What you need to do: Print all of the data exactly.

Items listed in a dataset
══════════

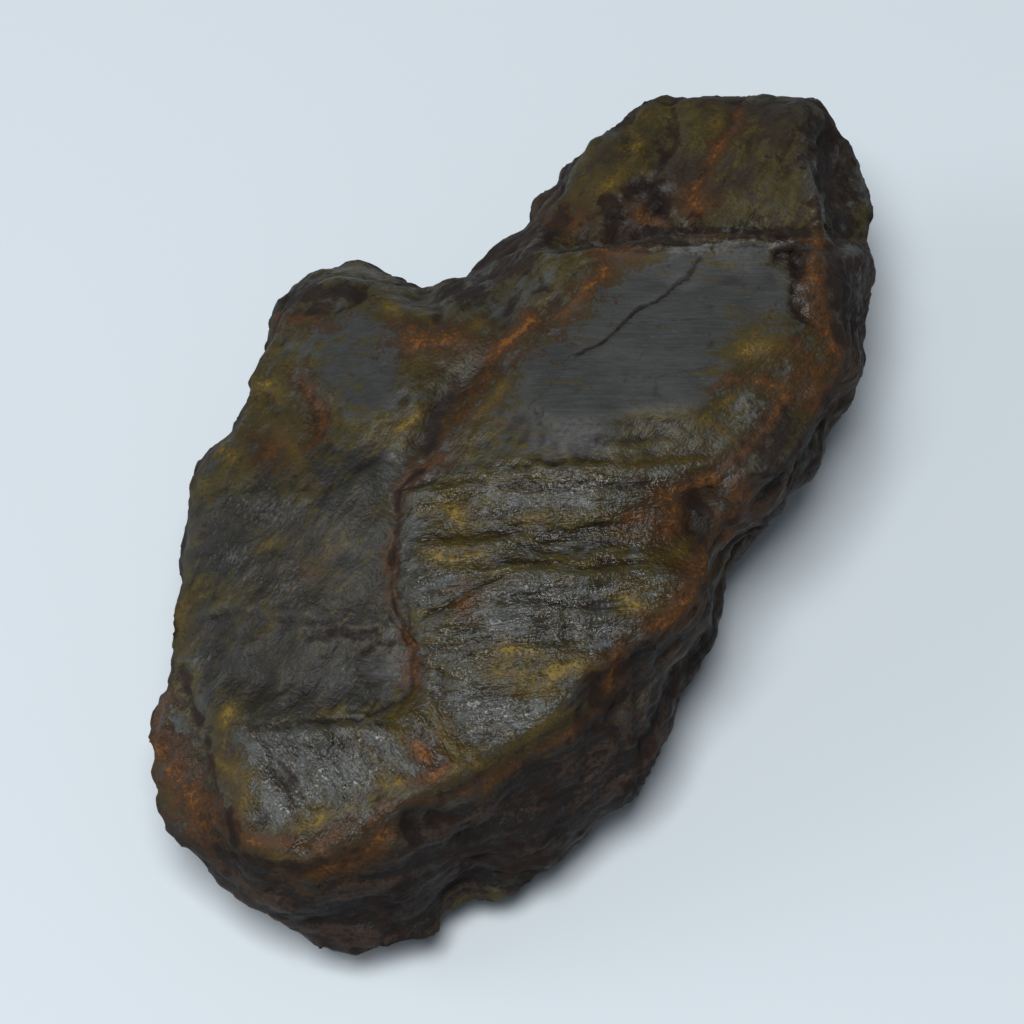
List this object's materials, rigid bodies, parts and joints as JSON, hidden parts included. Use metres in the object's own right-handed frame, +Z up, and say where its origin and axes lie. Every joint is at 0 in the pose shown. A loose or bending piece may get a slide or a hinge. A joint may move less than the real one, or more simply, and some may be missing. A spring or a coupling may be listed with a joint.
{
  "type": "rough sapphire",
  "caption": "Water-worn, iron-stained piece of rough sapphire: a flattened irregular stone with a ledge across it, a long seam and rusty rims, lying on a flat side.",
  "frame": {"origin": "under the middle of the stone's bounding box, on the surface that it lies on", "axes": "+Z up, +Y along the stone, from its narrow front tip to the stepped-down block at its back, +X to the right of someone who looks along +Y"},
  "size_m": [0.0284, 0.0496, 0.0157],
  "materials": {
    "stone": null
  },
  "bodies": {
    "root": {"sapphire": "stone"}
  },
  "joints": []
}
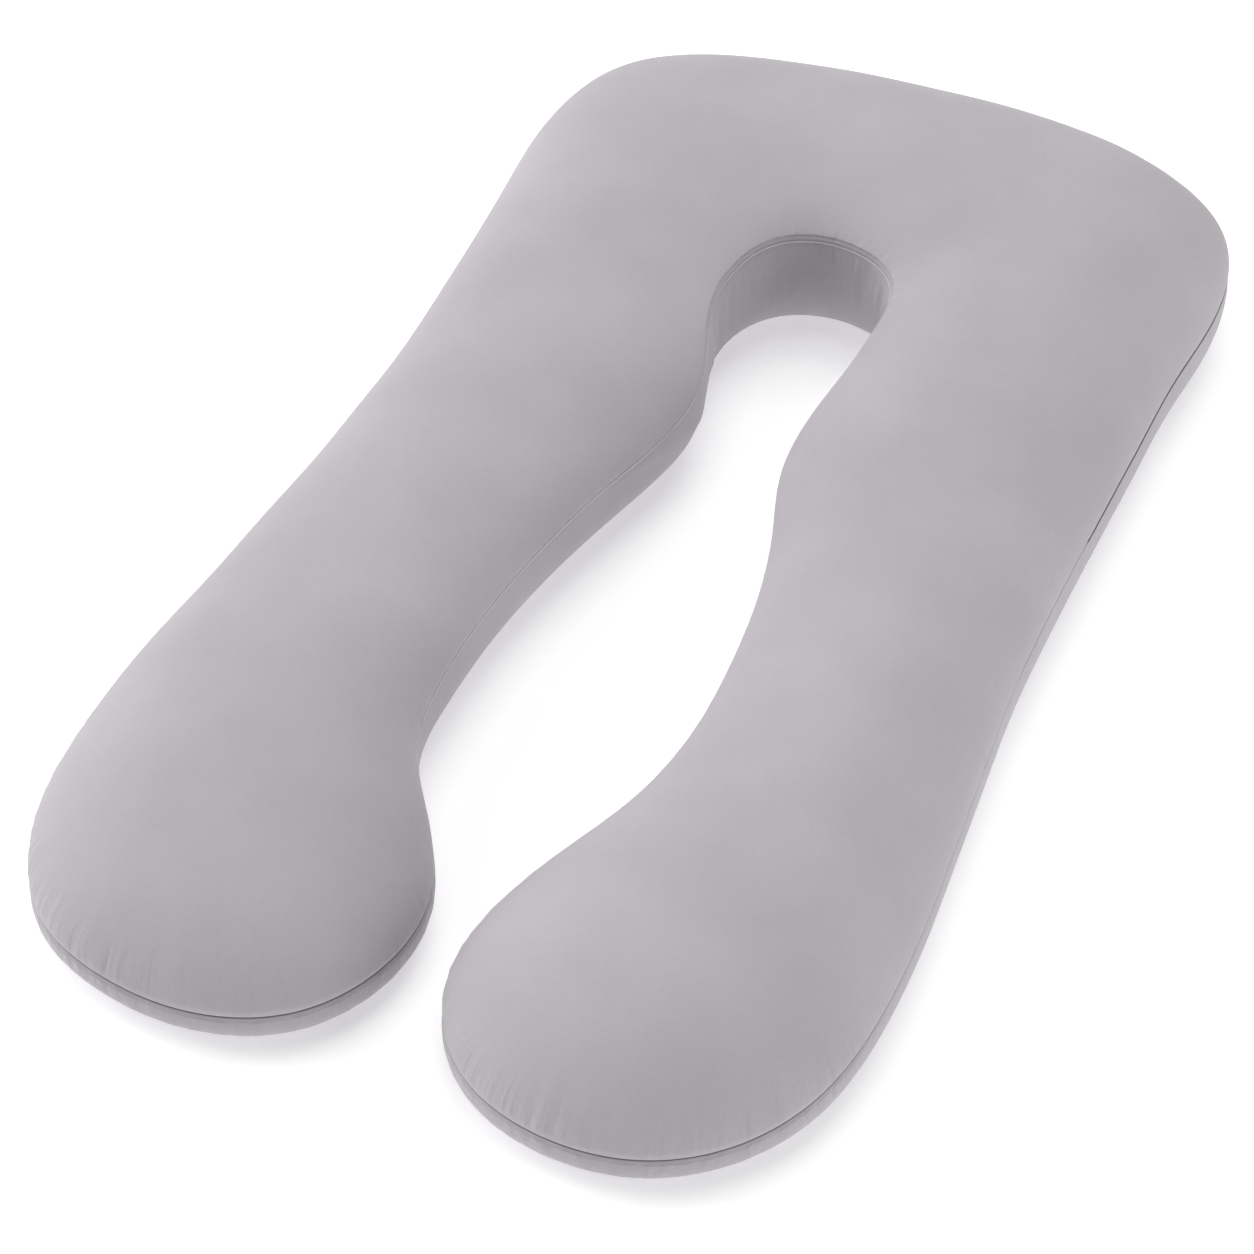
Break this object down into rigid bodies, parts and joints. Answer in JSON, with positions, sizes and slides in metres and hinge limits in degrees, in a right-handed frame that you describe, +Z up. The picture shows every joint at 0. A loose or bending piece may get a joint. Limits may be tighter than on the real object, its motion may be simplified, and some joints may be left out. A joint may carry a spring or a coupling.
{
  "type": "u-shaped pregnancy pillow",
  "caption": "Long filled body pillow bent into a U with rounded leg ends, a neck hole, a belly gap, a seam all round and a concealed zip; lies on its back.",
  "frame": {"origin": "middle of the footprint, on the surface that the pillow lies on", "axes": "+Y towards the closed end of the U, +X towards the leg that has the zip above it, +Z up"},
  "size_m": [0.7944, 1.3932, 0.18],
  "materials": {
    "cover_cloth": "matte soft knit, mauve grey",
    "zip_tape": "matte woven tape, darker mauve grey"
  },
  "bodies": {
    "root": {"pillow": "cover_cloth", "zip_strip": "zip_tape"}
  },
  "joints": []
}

══════════

Correct result:
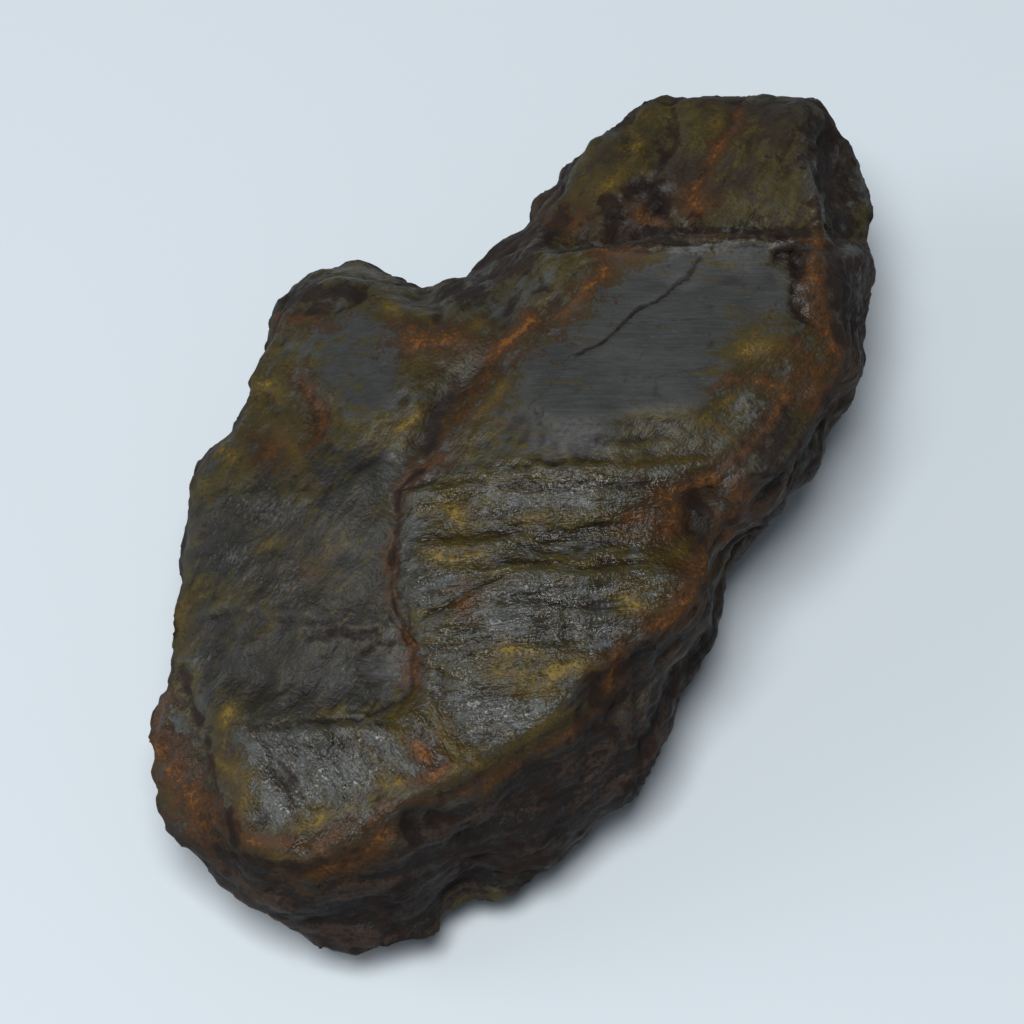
List this object's materials, rigid bodies, parts and joints as JSON, hidden parts included. Use metres in the object's own right-handed frame, +Z up, and say where its origin and axes lie. Every joint is at 0 in the pose shown. A loose or bending piece may get a slide or a hinge. A joint may move less than the real one, or more simply, and some may be missing. A spring or a coupling may be listed with a joint.
{
  "type": "rough sapphire",
  "caption": "Water-worn, iron-stained piece of rough sapphire: a flattened irregular stone with a ledge across it, a long seam and rusty rims, lying on a flat side.",
  "frame": {"origin": "under the middle of the stone's bounding box, on the surface that it lies on", "axes": "+Z up, +Y along the stone, from its narrow front tip to the stepped-down block at its back, +X to the right of someone who looks along +Y"},
  "size_m": [0.0284, 0.0496, 0.0157],
  "materials": {
    "stone": null
  },
  "bodies": {
    "root": {"sapphire": "stone"}
  },
  "joints": []
}
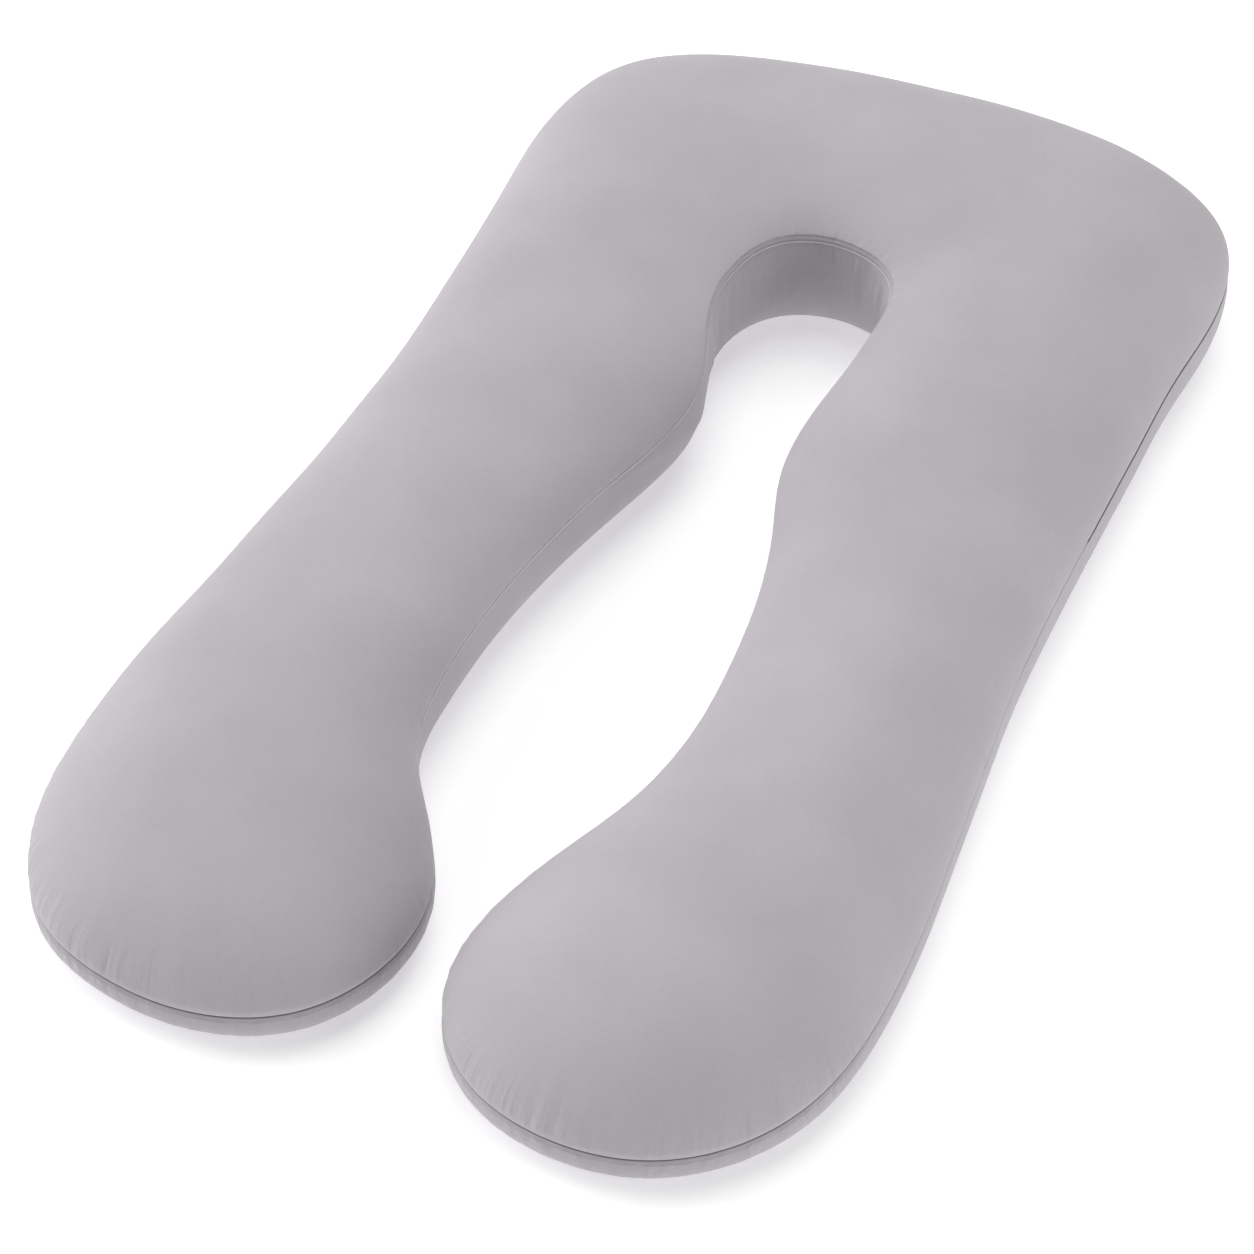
Break this object down into rigid bodies, parts and joints. Answer in JSON, with positions, sizes and slides in metres and hinge limits in degrees, in a right-handed frame that you describe, +Z up. The picture shows every joint at 0. A loose or bending piece may get a joint. Limits may be tighter than on the real object, its motion may be simplified, and some joints may be left out. A joint may carry a spring or a coupling.
{
  "type": "u-shaped pregnancy pillow",
  "caption": "Long filled body pillow bent into a U with rounded leg ends, a neck hole, a belly gap, a seam all round and a concealed zip; lies on its back.",
  "frame": {"origin": "middle of the footprint, on the surface that the pillow lies on", "axes": "+Y towards the closed end of the U, +X towards the leg that has the zip above it, +Z up"},
  "size_m": [0.7944, 1.3932, 0.18],
  "materials": {
    "cover_cloth": "matte soft knit, mauve grey",
    "zip_tape": "matte woven tape, darker mauve grey"
  },
  "bodies": {
    "root": {"pillow": "cover_cloth", "zip_strip": "zip_tape"}
  },
  "joints": []
}